Why this is the four-subspaces picture at work
Step back and notice that nothing in this calibration used statistics beyond the word "noise." Everything was linear algebra: a tall system with no exact solution, a column space of achievable calibrations, a data vector hovering just off it, and a perpendicular dropped to find the closest line. The orthogonality condition $A^{\mathsf{T}}\mathbf{r} = \mathbf{0}$ guarantees the residuals carry no remaining linear trend against voltage — the line has extracted all the straight-line information the data contains, and what is left is genuine scatter the model cannot reduce.

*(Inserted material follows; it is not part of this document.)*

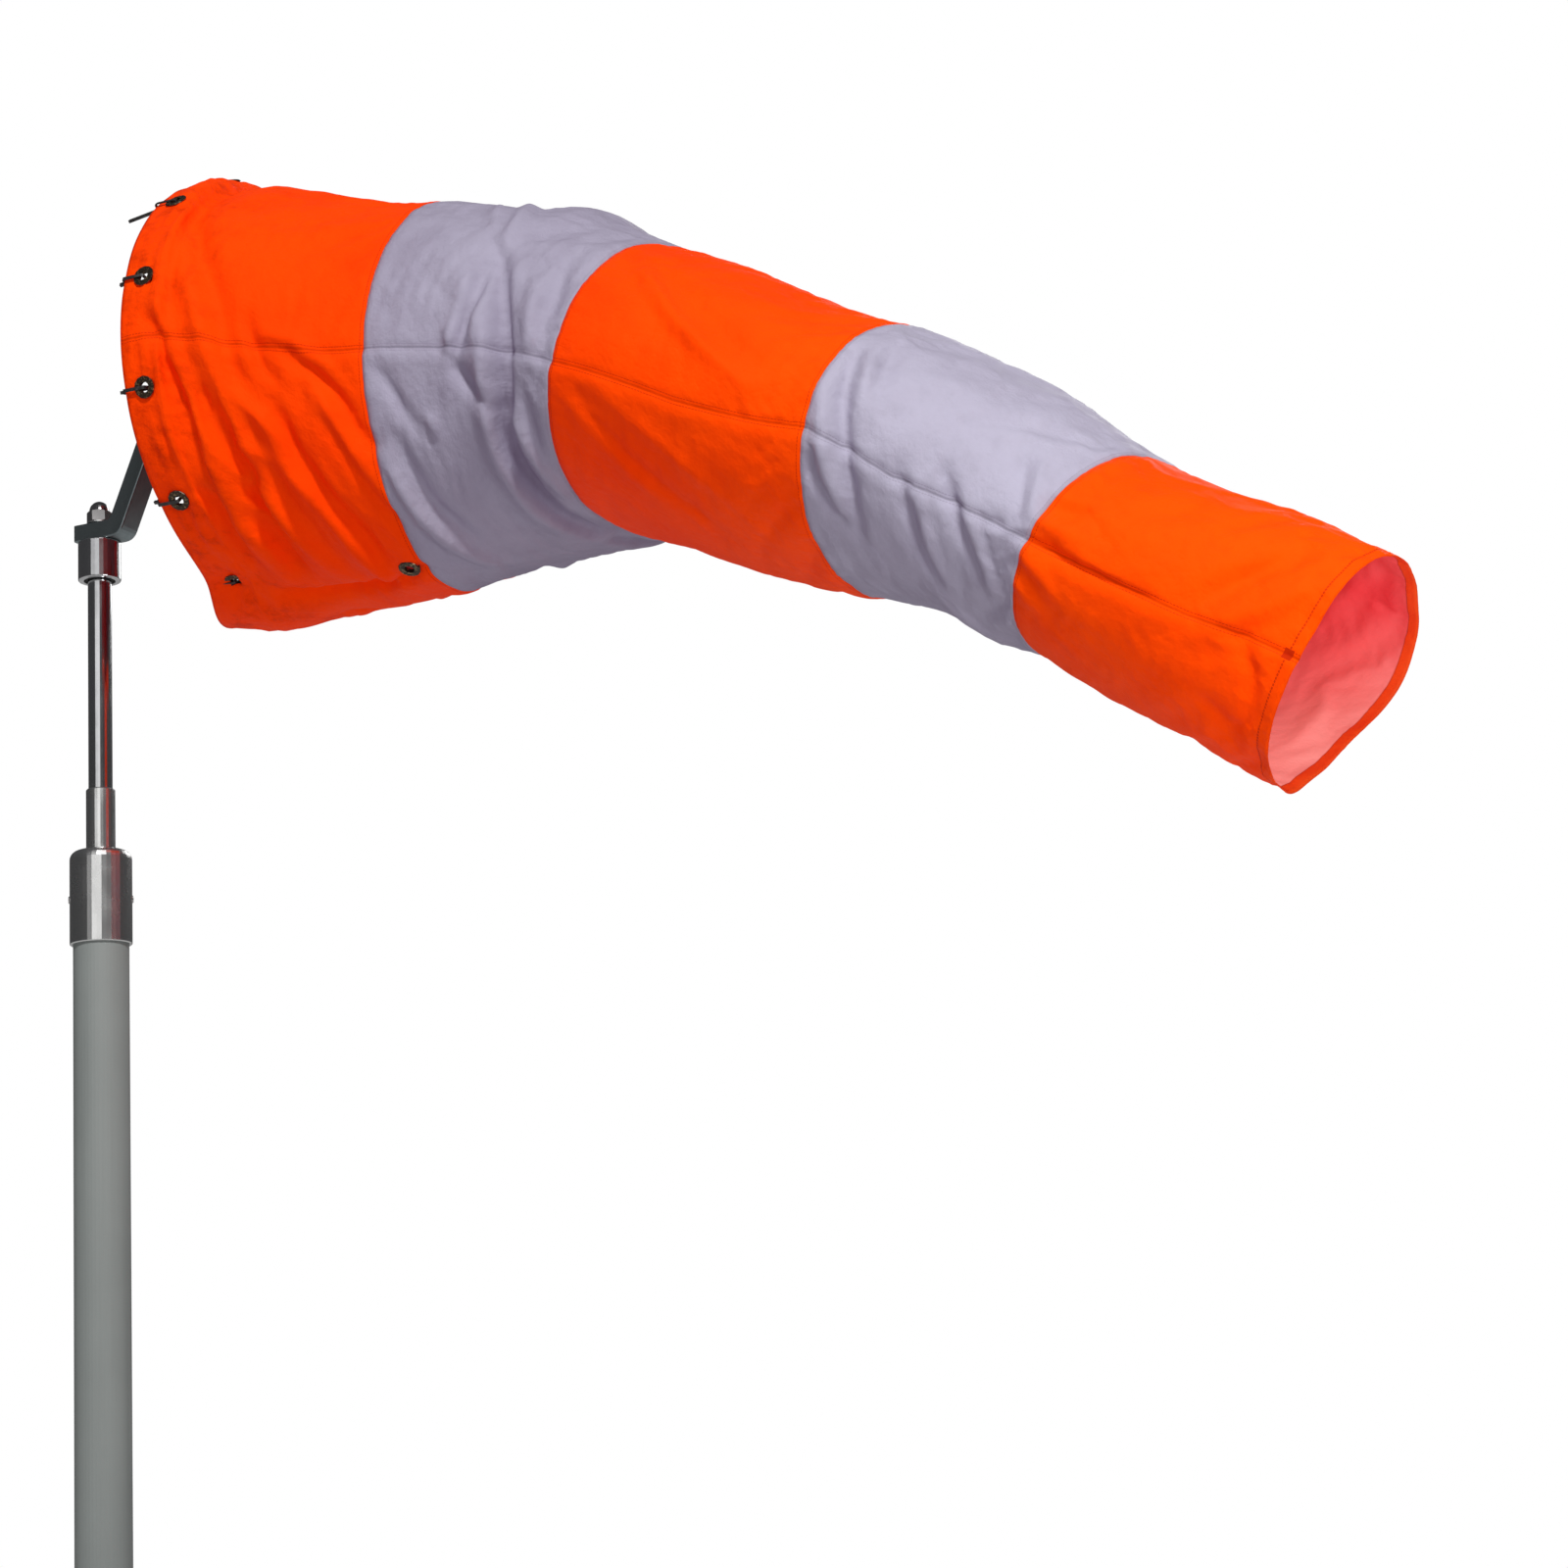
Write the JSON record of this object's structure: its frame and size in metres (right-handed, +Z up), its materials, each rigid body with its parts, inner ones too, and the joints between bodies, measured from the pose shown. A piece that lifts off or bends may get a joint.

The same procedure scales across all of instrumentation. A pressure transducer is calibrated against a deadweight tester the identical way; an accelerometer against a shaker table; a pH probe against buffer solutions. Whenever the response is approximately polynomial in the raw signal, the design matrix is the Vandermonde matrix of §17.7 and the calibration constants are a least-squares projection. When the relationship is genuinely nonlinear (a thermocouple's voltage, say, follows a high-order polynomial of temperature), engineers fit a higher-degree polynomial — still linear least squares, still a projection onto a column space — being careful, as here, not to let the degree run away into over-fitting. The condition-number caution of §17.9 becomes practical at this point: high-degree Vandermonde matrices are notoriously ill-conditioned, so production calibration software fits them via QR or with orthogonal polynomials rather than by inverting $A^{\mathsf{T}}A$. The geometry is the constant; only the columns and the solver change. For the statistical machinery layered on top — confidence intervals on the calibration constants and tests of fit — see regression in statistics, and for the broader data-fitting toolkit, linear regression.